Task to carry out:
Where a line contains the word "return", copy that line in full.

Excerpted data:
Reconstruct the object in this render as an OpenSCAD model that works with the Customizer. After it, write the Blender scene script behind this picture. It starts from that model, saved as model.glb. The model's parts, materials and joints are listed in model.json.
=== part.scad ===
--
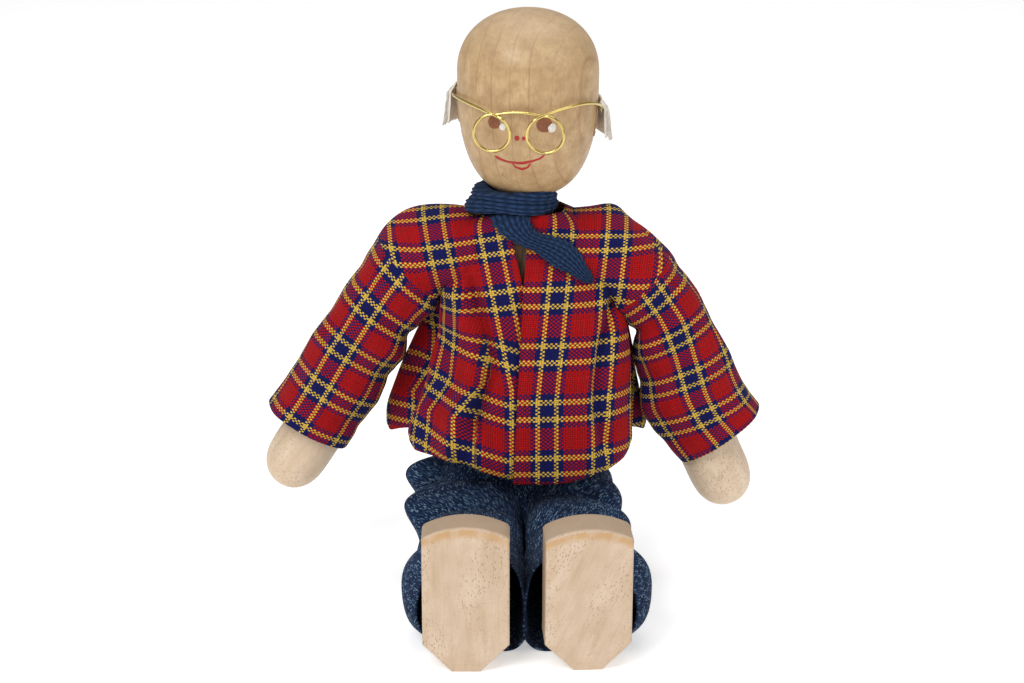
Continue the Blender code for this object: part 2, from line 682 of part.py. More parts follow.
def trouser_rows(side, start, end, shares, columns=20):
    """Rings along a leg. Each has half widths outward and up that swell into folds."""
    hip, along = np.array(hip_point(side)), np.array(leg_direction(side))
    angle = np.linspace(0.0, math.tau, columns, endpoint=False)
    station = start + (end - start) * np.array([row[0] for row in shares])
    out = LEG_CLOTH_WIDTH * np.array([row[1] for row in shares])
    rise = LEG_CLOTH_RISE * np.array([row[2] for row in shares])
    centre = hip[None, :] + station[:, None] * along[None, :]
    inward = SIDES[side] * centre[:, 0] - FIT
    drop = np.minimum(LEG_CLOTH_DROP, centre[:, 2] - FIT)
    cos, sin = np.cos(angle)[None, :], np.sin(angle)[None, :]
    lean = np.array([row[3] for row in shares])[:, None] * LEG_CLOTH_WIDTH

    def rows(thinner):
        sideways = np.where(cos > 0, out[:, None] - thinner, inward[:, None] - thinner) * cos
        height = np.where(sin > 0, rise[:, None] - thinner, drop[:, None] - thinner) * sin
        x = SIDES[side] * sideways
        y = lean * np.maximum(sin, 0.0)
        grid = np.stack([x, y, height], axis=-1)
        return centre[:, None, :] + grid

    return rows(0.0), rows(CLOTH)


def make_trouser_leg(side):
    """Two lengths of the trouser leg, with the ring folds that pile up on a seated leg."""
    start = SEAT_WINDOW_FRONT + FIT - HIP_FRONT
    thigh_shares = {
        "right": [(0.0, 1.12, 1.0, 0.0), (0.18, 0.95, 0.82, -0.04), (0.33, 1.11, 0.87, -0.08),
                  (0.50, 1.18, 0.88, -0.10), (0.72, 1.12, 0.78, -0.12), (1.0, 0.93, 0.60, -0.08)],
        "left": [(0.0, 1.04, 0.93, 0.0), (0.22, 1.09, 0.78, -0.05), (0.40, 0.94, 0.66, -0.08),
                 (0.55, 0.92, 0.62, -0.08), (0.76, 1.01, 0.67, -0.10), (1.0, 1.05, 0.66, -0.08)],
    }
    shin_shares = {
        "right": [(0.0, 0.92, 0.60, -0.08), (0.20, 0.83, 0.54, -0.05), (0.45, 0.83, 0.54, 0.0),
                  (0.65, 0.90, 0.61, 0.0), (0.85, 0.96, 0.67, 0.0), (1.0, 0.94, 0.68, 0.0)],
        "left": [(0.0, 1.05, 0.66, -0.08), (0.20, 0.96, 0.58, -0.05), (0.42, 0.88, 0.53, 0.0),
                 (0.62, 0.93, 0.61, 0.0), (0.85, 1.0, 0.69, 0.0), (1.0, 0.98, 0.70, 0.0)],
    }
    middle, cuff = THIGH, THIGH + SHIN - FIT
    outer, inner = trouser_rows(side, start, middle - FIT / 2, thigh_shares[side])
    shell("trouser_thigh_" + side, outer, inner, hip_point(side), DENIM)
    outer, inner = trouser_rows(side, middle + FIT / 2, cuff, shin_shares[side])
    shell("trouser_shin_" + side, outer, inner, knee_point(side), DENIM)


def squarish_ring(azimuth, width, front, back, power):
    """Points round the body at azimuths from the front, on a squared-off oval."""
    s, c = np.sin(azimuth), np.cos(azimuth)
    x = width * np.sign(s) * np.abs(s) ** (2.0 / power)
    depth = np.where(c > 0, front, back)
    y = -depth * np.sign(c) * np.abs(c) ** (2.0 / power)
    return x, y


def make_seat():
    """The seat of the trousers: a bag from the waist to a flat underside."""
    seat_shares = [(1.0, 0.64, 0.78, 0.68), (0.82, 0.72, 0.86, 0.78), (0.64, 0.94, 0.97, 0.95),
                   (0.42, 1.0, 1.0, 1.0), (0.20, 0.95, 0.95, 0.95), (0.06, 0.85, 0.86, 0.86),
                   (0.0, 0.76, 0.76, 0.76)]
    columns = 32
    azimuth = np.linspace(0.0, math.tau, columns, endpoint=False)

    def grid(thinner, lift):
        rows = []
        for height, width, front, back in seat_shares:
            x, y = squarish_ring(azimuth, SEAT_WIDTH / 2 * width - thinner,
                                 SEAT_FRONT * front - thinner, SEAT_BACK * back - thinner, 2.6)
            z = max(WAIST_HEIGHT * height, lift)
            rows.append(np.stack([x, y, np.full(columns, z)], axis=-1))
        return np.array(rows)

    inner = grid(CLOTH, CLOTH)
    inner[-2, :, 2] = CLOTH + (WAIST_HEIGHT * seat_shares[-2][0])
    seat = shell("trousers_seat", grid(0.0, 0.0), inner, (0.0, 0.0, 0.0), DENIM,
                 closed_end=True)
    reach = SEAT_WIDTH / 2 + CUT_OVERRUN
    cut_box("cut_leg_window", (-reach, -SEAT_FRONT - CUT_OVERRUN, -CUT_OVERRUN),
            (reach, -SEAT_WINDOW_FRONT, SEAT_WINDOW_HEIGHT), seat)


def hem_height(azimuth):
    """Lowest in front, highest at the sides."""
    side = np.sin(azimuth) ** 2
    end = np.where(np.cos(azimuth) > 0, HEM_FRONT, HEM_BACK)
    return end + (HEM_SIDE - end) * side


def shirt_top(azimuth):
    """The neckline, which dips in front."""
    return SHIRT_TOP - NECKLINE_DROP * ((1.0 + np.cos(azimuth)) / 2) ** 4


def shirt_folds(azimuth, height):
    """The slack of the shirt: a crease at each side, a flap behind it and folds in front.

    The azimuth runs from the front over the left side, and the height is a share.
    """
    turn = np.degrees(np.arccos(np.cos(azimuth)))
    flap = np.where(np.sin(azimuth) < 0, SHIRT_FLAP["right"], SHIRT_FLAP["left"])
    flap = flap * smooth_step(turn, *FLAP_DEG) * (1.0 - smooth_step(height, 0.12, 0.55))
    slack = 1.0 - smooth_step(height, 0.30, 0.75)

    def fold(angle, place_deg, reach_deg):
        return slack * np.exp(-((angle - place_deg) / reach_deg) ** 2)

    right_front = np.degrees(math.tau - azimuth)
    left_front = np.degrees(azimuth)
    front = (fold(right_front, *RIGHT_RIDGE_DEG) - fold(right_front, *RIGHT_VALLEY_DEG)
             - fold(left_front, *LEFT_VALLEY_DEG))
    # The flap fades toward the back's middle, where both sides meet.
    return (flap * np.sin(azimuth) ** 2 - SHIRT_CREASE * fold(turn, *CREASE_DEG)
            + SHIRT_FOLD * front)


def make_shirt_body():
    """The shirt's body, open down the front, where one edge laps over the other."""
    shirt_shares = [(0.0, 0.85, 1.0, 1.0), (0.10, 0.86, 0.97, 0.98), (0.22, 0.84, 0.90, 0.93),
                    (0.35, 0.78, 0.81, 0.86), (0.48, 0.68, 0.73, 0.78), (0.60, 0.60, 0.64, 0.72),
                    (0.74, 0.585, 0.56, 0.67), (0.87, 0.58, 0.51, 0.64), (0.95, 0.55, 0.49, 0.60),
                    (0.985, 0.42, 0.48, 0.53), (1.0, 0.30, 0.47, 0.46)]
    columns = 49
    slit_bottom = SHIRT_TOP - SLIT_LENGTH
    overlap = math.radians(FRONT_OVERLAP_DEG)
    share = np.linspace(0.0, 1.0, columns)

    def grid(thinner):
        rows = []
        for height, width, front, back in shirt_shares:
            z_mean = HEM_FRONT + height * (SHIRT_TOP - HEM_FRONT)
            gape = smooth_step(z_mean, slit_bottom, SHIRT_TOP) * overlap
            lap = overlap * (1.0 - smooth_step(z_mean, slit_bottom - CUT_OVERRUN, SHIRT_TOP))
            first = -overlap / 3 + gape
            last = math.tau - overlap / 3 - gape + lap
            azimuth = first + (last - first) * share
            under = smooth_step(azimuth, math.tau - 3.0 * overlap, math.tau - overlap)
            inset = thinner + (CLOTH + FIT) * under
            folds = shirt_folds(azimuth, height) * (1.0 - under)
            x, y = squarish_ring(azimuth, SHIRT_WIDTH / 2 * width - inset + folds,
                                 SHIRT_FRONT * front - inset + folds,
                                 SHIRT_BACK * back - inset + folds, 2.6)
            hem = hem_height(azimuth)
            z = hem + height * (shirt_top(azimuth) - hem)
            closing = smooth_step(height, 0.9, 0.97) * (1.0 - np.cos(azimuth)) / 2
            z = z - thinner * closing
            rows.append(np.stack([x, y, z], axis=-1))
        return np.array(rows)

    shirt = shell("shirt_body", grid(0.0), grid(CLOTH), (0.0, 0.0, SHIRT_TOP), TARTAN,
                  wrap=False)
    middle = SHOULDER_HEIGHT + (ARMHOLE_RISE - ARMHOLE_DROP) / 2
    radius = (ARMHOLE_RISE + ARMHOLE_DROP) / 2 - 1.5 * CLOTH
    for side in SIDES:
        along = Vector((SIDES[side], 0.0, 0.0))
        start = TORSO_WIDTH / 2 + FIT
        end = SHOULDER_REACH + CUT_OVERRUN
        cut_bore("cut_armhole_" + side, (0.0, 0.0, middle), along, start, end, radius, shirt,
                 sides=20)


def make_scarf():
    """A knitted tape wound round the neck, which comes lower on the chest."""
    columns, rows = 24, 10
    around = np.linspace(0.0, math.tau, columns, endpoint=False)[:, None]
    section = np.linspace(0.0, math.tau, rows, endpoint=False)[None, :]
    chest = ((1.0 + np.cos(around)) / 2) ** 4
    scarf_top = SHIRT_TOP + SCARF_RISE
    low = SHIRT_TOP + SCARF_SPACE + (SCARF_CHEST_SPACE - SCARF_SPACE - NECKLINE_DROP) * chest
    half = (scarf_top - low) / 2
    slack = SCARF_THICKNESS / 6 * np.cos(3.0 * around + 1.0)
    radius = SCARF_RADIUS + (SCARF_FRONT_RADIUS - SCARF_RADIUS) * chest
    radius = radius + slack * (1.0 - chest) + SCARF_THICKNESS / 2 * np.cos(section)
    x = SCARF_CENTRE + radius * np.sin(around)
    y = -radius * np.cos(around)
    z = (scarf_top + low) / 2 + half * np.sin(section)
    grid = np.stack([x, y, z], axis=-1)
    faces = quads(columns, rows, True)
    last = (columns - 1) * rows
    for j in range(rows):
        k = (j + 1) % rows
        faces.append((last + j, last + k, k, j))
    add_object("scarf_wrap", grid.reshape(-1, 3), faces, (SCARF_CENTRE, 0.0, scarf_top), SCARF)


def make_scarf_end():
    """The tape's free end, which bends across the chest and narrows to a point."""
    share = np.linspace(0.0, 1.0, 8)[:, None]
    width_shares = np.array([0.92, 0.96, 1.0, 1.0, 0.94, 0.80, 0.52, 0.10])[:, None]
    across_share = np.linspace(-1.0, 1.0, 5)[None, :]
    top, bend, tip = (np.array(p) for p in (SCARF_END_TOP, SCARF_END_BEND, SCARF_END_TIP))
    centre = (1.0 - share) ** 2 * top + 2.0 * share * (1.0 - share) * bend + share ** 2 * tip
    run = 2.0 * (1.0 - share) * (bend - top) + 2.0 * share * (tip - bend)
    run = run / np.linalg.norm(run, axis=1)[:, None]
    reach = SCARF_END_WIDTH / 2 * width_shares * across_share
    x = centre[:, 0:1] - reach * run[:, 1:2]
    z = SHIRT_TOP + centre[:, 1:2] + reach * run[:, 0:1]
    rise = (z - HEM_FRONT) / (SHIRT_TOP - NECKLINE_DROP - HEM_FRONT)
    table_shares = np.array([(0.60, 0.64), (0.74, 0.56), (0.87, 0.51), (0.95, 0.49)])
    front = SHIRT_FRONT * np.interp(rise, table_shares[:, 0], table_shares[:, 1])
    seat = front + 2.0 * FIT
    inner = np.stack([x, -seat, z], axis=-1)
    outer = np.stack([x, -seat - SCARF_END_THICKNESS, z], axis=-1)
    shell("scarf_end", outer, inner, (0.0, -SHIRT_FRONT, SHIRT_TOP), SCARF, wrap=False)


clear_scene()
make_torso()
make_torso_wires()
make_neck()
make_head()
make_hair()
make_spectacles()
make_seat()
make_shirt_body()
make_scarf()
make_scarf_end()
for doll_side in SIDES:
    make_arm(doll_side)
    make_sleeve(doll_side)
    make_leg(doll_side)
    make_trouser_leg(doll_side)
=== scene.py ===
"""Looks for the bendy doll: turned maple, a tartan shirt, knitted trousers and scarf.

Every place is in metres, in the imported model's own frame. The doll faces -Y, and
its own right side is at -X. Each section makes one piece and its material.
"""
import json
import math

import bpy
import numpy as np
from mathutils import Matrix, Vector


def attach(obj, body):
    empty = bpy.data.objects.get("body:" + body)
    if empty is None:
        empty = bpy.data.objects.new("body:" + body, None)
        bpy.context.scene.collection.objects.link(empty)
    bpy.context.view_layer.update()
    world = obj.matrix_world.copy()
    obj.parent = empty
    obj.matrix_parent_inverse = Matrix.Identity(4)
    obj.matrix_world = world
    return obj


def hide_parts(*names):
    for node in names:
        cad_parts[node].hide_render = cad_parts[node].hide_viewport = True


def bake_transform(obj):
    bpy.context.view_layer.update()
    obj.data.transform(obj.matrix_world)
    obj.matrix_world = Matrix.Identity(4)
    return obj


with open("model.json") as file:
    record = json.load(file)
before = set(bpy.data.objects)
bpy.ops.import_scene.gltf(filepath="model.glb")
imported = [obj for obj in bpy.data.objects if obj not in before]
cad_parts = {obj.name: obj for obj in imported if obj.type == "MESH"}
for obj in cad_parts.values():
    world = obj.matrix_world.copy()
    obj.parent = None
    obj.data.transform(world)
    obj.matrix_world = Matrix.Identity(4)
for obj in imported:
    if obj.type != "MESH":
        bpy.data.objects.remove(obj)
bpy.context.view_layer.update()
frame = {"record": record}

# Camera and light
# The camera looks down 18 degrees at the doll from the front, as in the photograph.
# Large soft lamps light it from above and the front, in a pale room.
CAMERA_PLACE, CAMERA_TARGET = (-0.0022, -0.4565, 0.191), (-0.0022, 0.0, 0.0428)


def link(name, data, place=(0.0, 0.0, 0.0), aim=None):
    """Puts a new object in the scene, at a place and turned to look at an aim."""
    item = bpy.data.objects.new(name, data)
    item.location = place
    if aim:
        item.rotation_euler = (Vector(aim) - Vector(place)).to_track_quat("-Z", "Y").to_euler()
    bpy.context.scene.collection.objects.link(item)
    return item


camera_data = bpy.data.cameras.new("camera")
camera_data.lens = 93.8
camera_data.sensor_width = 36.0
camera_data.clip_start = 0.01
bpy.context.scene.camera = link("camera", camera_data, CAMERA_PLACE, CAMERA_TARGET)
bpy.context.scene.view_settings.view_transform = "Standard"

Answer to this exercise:
        return centre[:, None, :] + grid
    return rows(0.0), rows(CLOTH)
    return x, y
        return np.array(rows)
    return end + (HEM_SIDE - end) * side
    return SHIRT_TOP - NECKLINE_DROP * ((1.0 + np.cos(azimuth)) / 2) ** 4
        return slack * np.exp(-((angle - place_deg) / reach_deg) ** 2)
    return (flap * np.sin(azimuth) ** 2 - SHIRT_CREASE * fold(turn, *CREASE_DEG)
        return np.array(rows)
    return obj
    return obj
    return item